FluidCollections was designed with linq and rx in mind, so most of these operations should feel very familiar. Each operation produces a new reactive set that automatically updates itself with the changes that occur in the parent set(s). I haven't listed all the operations below, so I encourage you to explore the library yourself!

Set operations

Reactive sets are... well sets. So naturally, standard set operations are allowed

set1.Union(set2);
set1.Intersection(set2);
set1.Except(set2);
set1.SymmetricExcept(set2);

Select/Where

Just like linq and rx, you can transform and filter reactive sets

set1.Where(x => x <= 9);
set1.Select(x => x + 75);

Aggregate and friends

Aggregate on reactive sets is similar to that of linq, but with one major exception: The aggregate for reactive sets is a running total, not an instantaneous total. As such, it returns an IObservable of the result. Aggregate essentially converts the changes from a reactive set into a running total by using the supplied add function or remove function, depending on the type of update. After updating the total, the new result is pushed to the IObservable

// ReactiveSet<T>.Aggregate(seed, addFunction, removeFunction)
IObservable<int> sum = set1.Aggregate(0, (total, item) => total + item, (total, item) => total - item);

// Implemented with aggregate
IObservable<int> realSum = set1.Sum();
IObservable<int> product = set1.Product();
IObservable<int> count = set1.Count();
IObservable<IImmutableSet<int>> sets = set1.ToImmutableSets();

ToReactiveSet

After a chain of other non-buffering operations, use ToReactiveSet() to buffer the result into an internal collection that can be traversed. (See variants for more info)

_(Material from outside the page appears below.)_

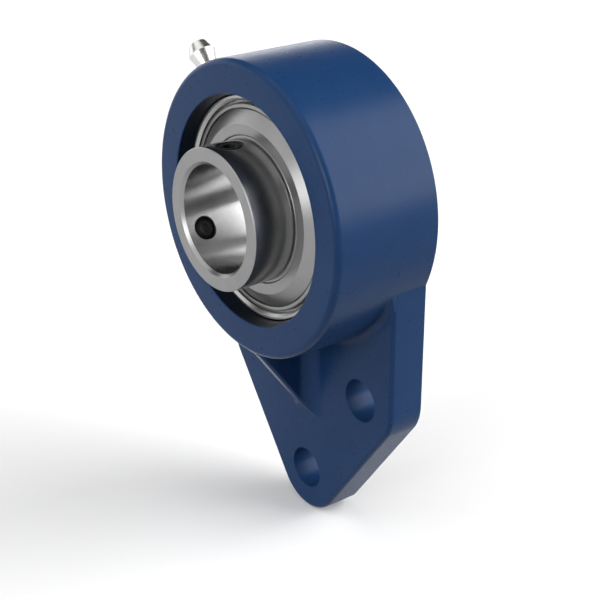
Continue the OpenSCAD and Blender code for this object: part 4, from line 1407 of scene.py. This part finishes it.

// Set3 is non-buffering. No count property. Also can't enumerate the elements
IReactiveSet<int> set3 = set1.Intersection(set2).Where(x => x > 4);

// This stores all the resulting elements in an internal set, and so is a bit more concrete
ICollectedReactiveSet<int> bufferedSet3 = set3.ToReactiveSet();

// Instantaneous count property
Console.WriteLine(bufferedSet3.Count);

// Can traverse the elements currently in the set
// Since the set is reactive, both the elements and the count can unpredictably change
foreach (int num in bufferedSet3.AsEnumerable()) {
    Console.WriteLine(num);
}

OrderBy

OrderBy buffers a reactive set into an ordered reactive set (see below), using either the default comparer or a provided property to sort on.

IOrderedReactiveSet<int> set4 = set1.OrderBy(x => x /* Normally a useful property */);

Console.WriteLine(set4.Min);
Console.WriteLine(set4.Max);

// Indexing works!
Console.WriteLine(set4.IndexOf(4));
Console.WriteLine(set4[2]);

ReactiveSet Variants

• ReactiveSet<T> - The most basic reactive set, is used for the "source" for more dependent reactive sets. Is mutable, and supports additions and removals

• IReactiveSet<T> - This represents a non-buffered reactive set, meaning that the elements are not stored in an underlying collection. The benefit is that it uses almost no additional memory, making it very efficient. Think of it as the IEnumerable of FluidCollections. Most extension methods return an IReactiveSet, and it is not directly modifiable. Despite not buffering elements, there is a contains method.

• ICollectedReactiveSet<T> - Think of this as the ICollection of FluidCollections. This is the same as a normal reactive set, but there is a count property as well as an AsEnumerable() method that lets you traverse the elements directly. It is buffered and stores a copy of the elements in its own internal set. This is usually the end result of a chain of operations performed on another reactive set so you can actually use the set with other code.

• IOrderedReactiveSet<T> - This type of reactive set is both sorted and indexed, and provides appropriate members accordingly. All operations are performed in O(log n) time, including indexing. Because of this, an ordered reactive set implements INotifyCollectionChanged, making it perfect for UI binding! (for those interested, this is implemented with a custom weight-balanced order statistic tree).

Contributing

This project is just in its infancy, and I'm not attached to particular API's, classes, or methods. Right now, I simply want to make the library as good as it can get, and backwards compatibly can come later. So I encourage you, contribute! There is so much that can be done with this library that I won't have time to implement, and I'd like to hear any suggestions for improvements you have. Going forward, I'd like to build this project into a one-stop-shop for reactive collections, while at the same time keeping it:

• Easy to use. Knowing linq should be enough to "dot in" and figure out how to use nearly all of the operations.
• Performant, but not at the expense of safety. Speed is always a bonus, but I also want the operations to have a certain plug-and-play feel that comes with linq.
• Intuitive. The name of the project is "fluid" after all, and the updates should Just Happen™ without knowledge of the inner workings.

I've tried to achieve these goals with the current version, and if anybody out there want to help build this library, send over a pull request! (I won't bite)

Acknowledgments

Credit where credit is due, and I'm not afraid to admit that I never would have created this project were it not for DynamicData. DynamicData really is a great piece of engineering. When I first discovered it, I was hooked and tried to convert some of my personal project to observable lists and caches. However, upon doing so I realized that indexed lists were not always ideal for my situations, and caches sometimes were cumbersome. I began brainstorming, and soon realized that unordered sets were ideal for update notifications, and that reordering can be accomplished with trees. Implementing my set idea became a challenge, and this project was the result. So to DyamicData I say thank you for making me see collections in an entirely different light.